We must begin by trying to define Judaism and the Jewish people, no easy task even for one who has spent a lifetime studying Jewish history. Worlds like religious and secular and nationalistic, which have clear-cut meanings in other contexts, become fuzzy and confused when applied to us. The plain fact is that we Jews almost defy definition. We are a unique demographic group; none of the customary sociological categories is a perfect fit for us.

 

We are a religious group, true, but simultaneously more than that. We share some facets of national existence, but not all of us partake of them fully. We are an ethnic entity, yet at the same time an admixture of many races. If we are to be defined with any measure of accuracy, a new term must be devised, peculiarly and uniquely for us.

Roland B. Gittelsohn, Partners in Destiny: Reform Judaism and Zionism (New York: Union of American Hebrew Congregations, 1984), 1.

” The ancient Jew regarded himself quite naturally as the equal of the member of any other race or nation in his contemporary world”

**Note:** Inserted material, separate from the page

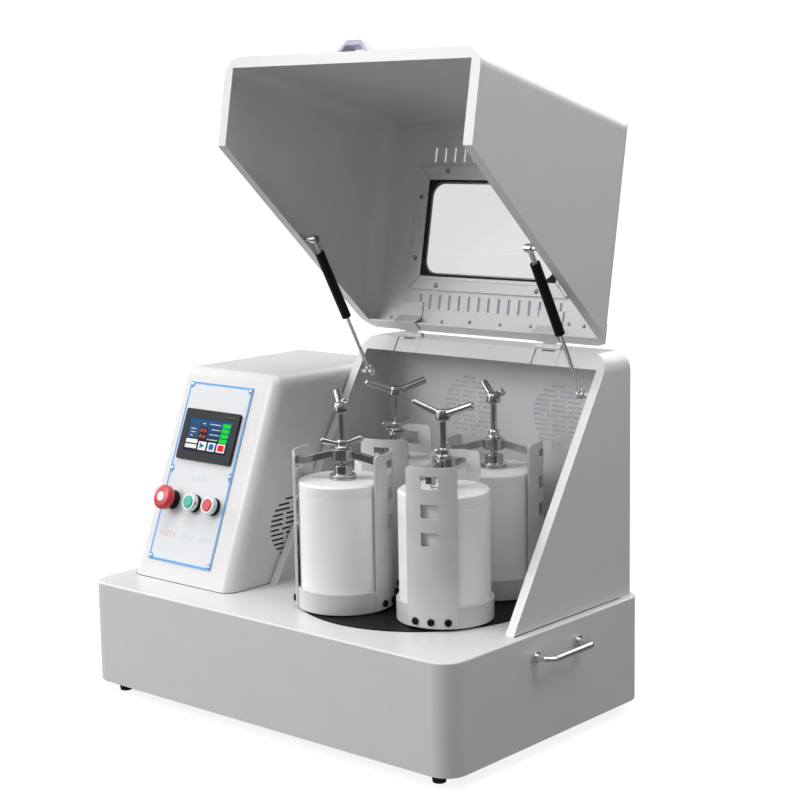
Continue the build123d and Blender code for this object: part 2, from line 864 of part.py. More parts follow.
def make_touch_screen():
    front = panel_thickness + screen_proud
    width = screen_width - 2 * screen_body_inset
    height = screen_height - 2 * screen_body_inset
    body = panel_block(screen_x, screen_rise, screen_width, screen_height, panel_thickness,
                       front, screen_corner)
    body += panel_block(screen_x, screen_rise, width, height, -screen_body_depth,
                        panel_thickness)
    body -= panel_block(screen_x, screen_rise, display_width, display_height,
                        front - display_recess, front + 1)
    glass = panel_block(screen_x, screen_rise, display_width, display_height,
                        front - display_recess, front - display_recess + display_thickness)
    return [body, glass]


def make_push_button(x):
    low = -button_barrel_depth + button_floor + button_travel + 2 * clear_gap
    cap = on_panel(x, button_rise, low, panel_thickness + button_proud, button_radius)
    top = panel_face.from_local_coords((x, button_rise, panel_thickness + button_proud))
    front = cap.faces().sort_by_distance(top)[0]
    return [chamfer(front.edges(), button_edge)]


def make_estop_button():
    low = -button_barrel_depth + button_floor + estop_travel + 2 * clear_gap
    head = on_panel(estop_x, button_rise, estop_head_low, estop_head_high, estop_radius)
    top = panel_face.from_local_coords((estop_x, button_rise, estop_head_high))
    head = chamfer(head.faces().sort_by_distance(top)[0].edges(), estop_edge)
    return [head + on_panel(estop_x, button_rise, low, estop_head_low, estop_stem_radius)]


# --- Motor and belt --------------------------------------------------------------------------

pulley_low = plate_top + pulley_rise + pulley_rim
pulley_high = pulley_low + pulley_face


def pulley(x, radius):
    """A flat belt pulley between two rims."""
    solid = post(x, turntable_y, pulley_low, pulley_high, radius)
    rim_radius = radius + pulley_rim_height
    solid += post(x, turntable_y, pulley_low - pulley_rim, pulley_low, rim_radius)
    solid += post(x, turntable_y, pulley_high, pulley_high + pulley_rim, rim_radius)
    return solid


def make_drive_motor():
    low = plate_top + motor_flange_rise
    high = low + motor_flange_thickness
    body = post(motor_x, turntable_y, high, high + motor_height, motor_radius)
    body += post(motor_x, turntable_y, low, high, motor_flange_radius)
    body -= post(motor_x, turntable_y, low - 1, low + motor_socket,
                 motor_shaft_radius + running_fit)
    for quarter in range(4):
        angle = radians(45 + 90 * quarter)
        body += post(motor_x + motor_post_circle * cos(angle),
                     turntable_y + motor_post_circle * sin(angle), plate_top, low,
                     motor_post_radius)
    return [body]


def make_motor_pulley():
    shaft_top = plate_top + motor_flange_rise + motor_socket - 2
    shaft = post(motor_x, turntable_y, pulley_high, shaft_top, motor_shaft_radius)
    return [pulley(motor_x, motor_pulley_radius) + shaft]


def belt_loop(grow):
    """The outline around both pulleys at a distance from their faces."""
    small = Pos(motor_x, turntable_y) * Circle(motor_pulley_radius + grow)
    large = Pos(turntable_x, turntable_y) * Circle(spindle_pulley_radius + grow)
    return make_hull(small.edges() + large.edges())


def make_drive_belt():
    low = (pulley_low + pulley_high - belt_width) / 2
    loop = belt_loop(clear_gap + belt_thickness) - belt_loop(clear_gap)
    return [extrude(Pos(0, 0, low) * loop, belt_width)]


# --- Gears -----------------------------------------------------------------------------------

def gear(teeth, first_angle, z_low):
    """A spur gear with straight-flanked teeth; the first tooth points to first_angle."""
    pitch_radius = gear_module * teeth / 2
    tip_radius = pitch_radius + gear_module
    root_radius = pitch_radius - 1.25 * gear_module
    slope = tan(radians(gear_pressure_angle))
    half_pitch_tooth = gear_module * pi * (0.5 - gear_thinning) / 2
    half_tip = half_pitch_tooth - gear_module * slope
    half_root = half_pitch_tooth + 1.25 * gear_module * slope
    points = []
    for tooth in range(teeth):
        middle = radians(first_angle) + 2 * pi * tooth / teeth
        for radius, half in ((root_radius, -half_root), (tip_radius, -half_tip),
                             (tip_radius, half_tip), (root_radius, half_root)):
            angle = middle + half / radius
            points.append((radius * cos(angle), radius * sin(angle)))
    outline = make_face(Polyline(points, close=True))
    return extrude(Pos(0, 0, z_low) * outline, gear_thickness)


def pinion_angle(orbit_angle):
    """Where a pinion's first tooth points so that it meshes with the sun gear."""
    sun_phase = orbit_angle * sun_teeth / 360
    return orbit_angle + 180 - (0.5 - sun_phase) * 360 / pinion_teeth


# --- Turntable, spindle and sun gear -----------------------------------------------------------

def orbit_angle(index):
    return first_orbit_angle + 360 / planet_count * index


def planet_spot(index):
    angle = radians(orbit_angle(index))
    return (turntable_x + orbit_radius * cos(angle), turntable_y + orbit_radius * sin(angle))


def make_spindle_housing():
    low = plate_top + bridge_rise
    high = low + bridge_thickness
    bridge = block(turntable_x - bridge_length / 2, turntable_x + bridge_length / 2,
                   turntable_y - bridge_depth / 2, turntable_y + bridge_depth / 2, low, high)
    bridge += post(turntable_x, turntable_y, high, gear_bottom, bearing_radius)
    for x in (-1, 1):
        for y in (-1, 1):
            bridge += post(turntable_x + x * (bridge_length / 2 - bridge_post_inset),
                           turntable_y + y * (bridge_depth / 2 - bridge_post_inset),
                           plate_top, low, bridge_post_radius)
    bridge -= post(turntable_x, turntable_y, low - 1, gear_bottom + 1,
                   spindle_radius + running_fit)
    sun = Pos(turntable_x, turntable_y, 0) * gear(sun_teeth, 0, gear_bottom)
    sun -= post(turntable_x, turntable_y, gear_bottom - 1, gear_bottom + gear_thickness + 1,
                sun_bore_radius)
    return [bridge, sun]


def make_main_spindle():
    bottom = plate_top + spindle_tail
    spindle = post(turntable_x, turntable_y, bottom, turntable_underside, spindle_radius)
    wheel = pulley(turntable_x, spindle_pulley_radius)
    wheel -= post(turntable_x, turntable_y, bottom, turntable_underside, spindle_radius)
    return [spindle, wheel]


def make_turntable():
    disc = post(turntable_x, turntable_y, turntable_underside, turntable_top, turntable_radius)
    hub_low = turntable_underside - hub_height
    disc += post(turntable_x, turntable_y, hub_low, turntable_underside, hub_radius)
    disc -= post(turntable_x, turntable_y, hub_low - 1, turntable_underside, spindle_radius)
    for index in range(planet_count):
        x, y = planet_spot(index)
        disc += post(x, y, hub_low, turntable_underside, planet_boss_radius)
    for index in range(planet_count):
        x, y = planet_spot(index)
        disc -= post(x, y, hub_low - 1, turntable_top + 1, planet_shaft_radius + running_fit)
    return [disc]


# --- Planets, drawn about their own axis with the uprights on +X and -X -------------------------

cup_bottom = turntable_top + clear_gap + planet_flange_thickness
cup_top = cup_bottom + cup_height
jar_bottom = cup_bottom + cup_floor
jar_top = jar_bottom + jar_height
jar_lid_top = jar_top + jar_lid_height
upright_low = cup_bottom + upright_start
upright_top = upright_low + upright_height
pad_top = jar_lid_top + pad_height
crossbar_low = pad_top + crossbar_gap
crossbar_top = crossbar_low + crossbar_height


def planet_place(index):
    x, y = planet_spot(index)
    return Pos(x, y, 0) * Rot(0, 0, orbit_angle(index) - upright_lag)


def make_planet_spindle(index):
    x, y = planet_spot(index)
    gear_top = gear_bottom + gear_thickness
    spindle = Pos(x, y, 0) * gear(pinion_teeth, pinion_angle(orbit_angle(index)), gear_bottom)
    shoulder_top = turntable_underside - hub_height - clear_gap
    spindle += post(x, y, gear_top, shoulder_top, planet_shoulder_radius)
    spindle += post(x, y, gear_top, cup_bottom, planet_shaft_radius)
    spindle += post(x, y, turntable_top + clear_gap, cup_bottom, planet_flange_radius)
    return [spindle]


def make_jar_holder(index):
    cup = post(0, 0, cup_bottom, cup_top, cup_radius)
    cup -= post(0, 0, jar_bottom, cup_top + 1, jar_radius + cup_play)
    outer_radius = cup_radius + upright_thickness
    ring = post(0, 0, upright_low, upright_top, outer_radius)
    ring -= post(0, 0, upright_low - 1, upright_top + 1, cup_radius)
    width = 2 * outer_radius * sin(radians(upright_half_angle))
    height = upright_height + 2 * upright_corner
    front = Plane(origin=(-outer_radius - 5, 0, 0), x_dir=(0, 1, 0), z_dir=(1, 0, 0))
    outline = Pos(0, upright_top - height / 2) * RectangleRounded(width, height, upright_corner)
    for drop in window_drops:
        outline -= Pos(0, upright_top - drop - window_height / 2) * Rectangle(window_width,
                                                                             window_height)
    uprights = ring & extrude(front * outline, 2 * outer_radius + 10)
    return [planet_place(index) * item for item in (cup, uprights)]


def make_grinding_jar(index):
    jar = post(0, 0, jar_bottom, jar_top, jar_radius)
    jar -= post(0, 0, jar_bottom + jar_floor, jar_top + 1, jar_radius - jar_wall)
    return [planet_place(index) * jar]


def make_jar_lid(index):
    lid = post(0, 0, jar_top, jar_lid_top, jar_radius)
    lid = chamfer(lid.faces().sort_by(Axis.Z)[-1].edges(), jar_lid_edge)
    return [planet_place(index) * lid]


def make_pressure_pad(index):
    pad = post(0, 0, jar_lid_top, jar_lid_top + pad_flange_height, pad_radius)
    pad += post(0, 0, jar_lid_top + pad_flange_height, pad_top, pad_boss_radius)
    pad -= post(0, 0, pad_top - pad_socket, pad_top + 1, screw_radius + running_fit)
    return [planet_place(index) * pad]


def make_clamp_crossbar(index):
    bar = post(0, 0, crossbar_low, crossbar_top, crossbar_radius)
    window_top = upright_top - window_drops[0]
    start = crossbar_radius - 3
    for side in (-1, 1):
        profile = [(start, crossbar_top - 2), (arm_knee_radius, window_top),
                   (arm_tip_radius, window_top), (arm_tip_radius, window_top - arm_height),
                   (arm_knee_radius, window_top - arm_height),
                   (start, crossbar_top - 2 - arm_height)]
        outline = make_face(Polyline([(side * x, arm_width / 2, z) for x, z in profile],
                                     close=True))
        bar += extrude(outline, arm_width, dir=(0, -1, 0))
    bar -= post(0, 0, crossbar_low - 1, crossbar_top + 1, screw_radius + running_fit)
    return [planet_place(index) * bar]


def make_clamp_screw(index):
    hub_low = crossbar_top + grip_hub_rise
    hub_high = hub_low + grip_hub_height
    screw = post(0, 0, pad_top - pad_socket + clear_gap, hub_low, screw_radius)
    screw += post(0, 0, hub_low, hub_high, grip_hub_radius)
    bar_length = grip_bar_reach / cos(radians(grip_bar_slope))
    for side in (0, 180):
        bar = Pos(0, 0, hub_low + grip_bar_rise) * Rot(0, 90 - grip_bar_slope, 0)
        screw += Rot(0, 0, side) * bar * Pos(0, 0, bar_length / 2) * Cylinder(grip_bar_radius,
                                                                             bar_length)
    x, y = planet_spot(index)
    return [Pos(x, y, 0) * Rot(0, 0, grip_angles[index]) * screw]


def make_lock_nut(index):
    low = crossbar_top + clear_gap
    nut = post(0, 0, low, low + nut_height, nut_radius)
    wing_rise = nut_wing_reach * tan(radians(nut_wing_slope))
    for side in (-1, 1):
        start = Pos(0, low + nut_wing_rise) * Circle(nut_wing_radius)
        end = Pos(side * nut_wing_reach, low + nut_wing_rise + wing_rise) * Circle(nut_wing_radius)
        wing = make_hull(start.edges() + end.edges())
        section = Plane(origin=(0, nut_wing_thickness / 2, 0), x_dir=(1, 0, 0), z_dir=(0, -1, 0))
        nut += extrude(section * wing, nut_wing_thickness)
    nut -= post(0, 0, low - 1, low + nut_height + 9, screw_radius + running_fit)
    x, y = planet_spot(index)
    return [Pos(x, y, 0) * Rot(0, 0, nut_angles[index]) * nut]


save("base_cabinet", make_base_cabinet())
save("base_plate", make_base_plate())
save("rubber_feet", make_feet())
save("side_handles", make_side_handles())
save("power_inlet", make_power_inlet())
save("rear_housing", make_rear_housing())
save("hinge_brackets", make_hinge_brackets())
save("lid_hood", make_lid_hood())
save("hinge_straps", make_hinge_straps())
save("lid_window", make_lid_window())
save("window_frame", make_window_frame())
save("lid_handle", make_lid_handle())
save("strut_tube_left", make_strut_tube(-1))
save("strut_tube_right", make_strut_tube(1))
save("strut_rod_left", make_strut_rod(-1))
save("strut_rod_right", make_strut_rod(1))
save("control_box", make_control_box())
save("control_panel", make_control_panel())
save("touch_screen", make_touch_screen())
save("start_button", make_push_button(start_x))
save("stop_button", make_push_button(stop_x))
save("estop_button", make_estop_button())
save("drive_motor", make_drive_motor())
save("motor_pulley", make_motor_pulley())
save("drive_belt", make_drive_belt())
save("spindle_housing", make_spindle_housing())
save("main_spindle", make_main_spindle())
save("turntable", make_turntable())
for number in range(1, planet_count + 1):
    save("planet_spindle_" + str(number), make_planet_spindle(number - 1))
    save("jar_holder_" + str(number), make_jar_holder(number - 1))
    save("grinding_jar_" + str(number), make_grinding_jar(number - 1))
    save("jar_lid_" + str(number), make_jar_lid(number - 1))
    save("clamp_crossbar_" + str(number), make_clamp_crossbar(number - 1))
    save("pressure_pad_" + str(number), make_pressure_pad(number - 1))
    save("clamp_screw_" + str(number), make_clamp_screw(number - 1))
    save("lock_nut_" + str(number), make_lock_nut(number - 1))
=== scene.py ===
import math
import random
import bmesh
import bpy
from mathutils import Matrix, Vector


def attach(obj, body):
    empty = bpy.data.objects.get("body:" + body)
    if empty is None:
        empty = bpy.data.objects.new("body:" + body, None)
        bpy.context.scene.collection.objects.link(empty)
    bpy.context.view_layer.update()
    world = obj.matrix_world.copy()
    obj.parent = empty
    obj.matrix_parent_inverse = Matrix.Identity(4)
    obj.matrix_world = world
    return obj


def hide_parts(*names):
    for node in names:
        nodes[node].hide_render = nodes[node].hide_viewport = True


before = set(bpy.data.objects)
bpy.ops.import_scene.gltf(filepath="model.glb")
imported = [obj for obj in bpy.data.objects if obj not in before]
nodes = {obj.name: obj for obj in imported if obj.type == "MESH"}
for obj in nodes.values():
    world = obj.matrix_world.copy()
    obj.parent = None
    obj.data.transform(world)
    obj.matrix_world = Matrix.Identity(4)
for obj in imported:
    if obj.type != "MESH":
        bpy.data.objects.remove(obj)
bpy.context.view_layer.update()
print("frame loaded:", len(nodes), "nodes")

mm = 0.001
dice = random.Random(7)

# where the camera stands, in metres; yaw is left of straight back, pitch is downwards
viewPoint = {"place": (1.8548, -2.0208, 0.9112), "yaw": 41.12, "pitch": 9.0, "roll": -0.987,
             "lens": 80.745, "sensor": 36.0, "nearest": 0.05, "farthest": 60.0}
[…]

The more the archaeologists dig around Palestine and its environs, the more evidence they discover of the variety and versatility of the activities of the Jewish people. Singularly interested in moral and religious questions they certainly were – else we could not explain Moses, the prophets, … – but not to the exclusion of everything else. All the evidence spells a normal, healthy people and the reason for it is self-evident. The reason was national independence and the integrity that came with the possession of soil, language, liberty and the strength of ethnic cohesion. The ancient Jew regarded himself quite naturally as the equal of the member of any other race or nation in his contemporary world.

Leon I. Feuer, On Being a Jew (New York: Bloch Publishing Company, 1947), 97.

“Far too many Jews are too lazy mentally to take the trouble to inform themselves about the trends and currents of contemporary life”

Far too many Jews are too lazy mentally to take the trouble to inform themselves about the trends and currents of contemporary life, and of how they and their lives fit into the pattern of what is happening…. They make a virtue out of their ignorance of the Jewish past, thus dispossessing themselves of vital links to the present and the future. As far as religion is concerned, when they do affiliate with synagogues and, when they do occasionally attend services of worship, they look upon it as a form of entertainment headlined by a rabbinical performer in the pulpit. The phrase, “I enjoyed the sermon,” is one of the chief criteria of the religiosity of the modern Jew.

Leon I. Feuer, On Being a Jew (New York: Bloch Publishing Company, 1947), 6.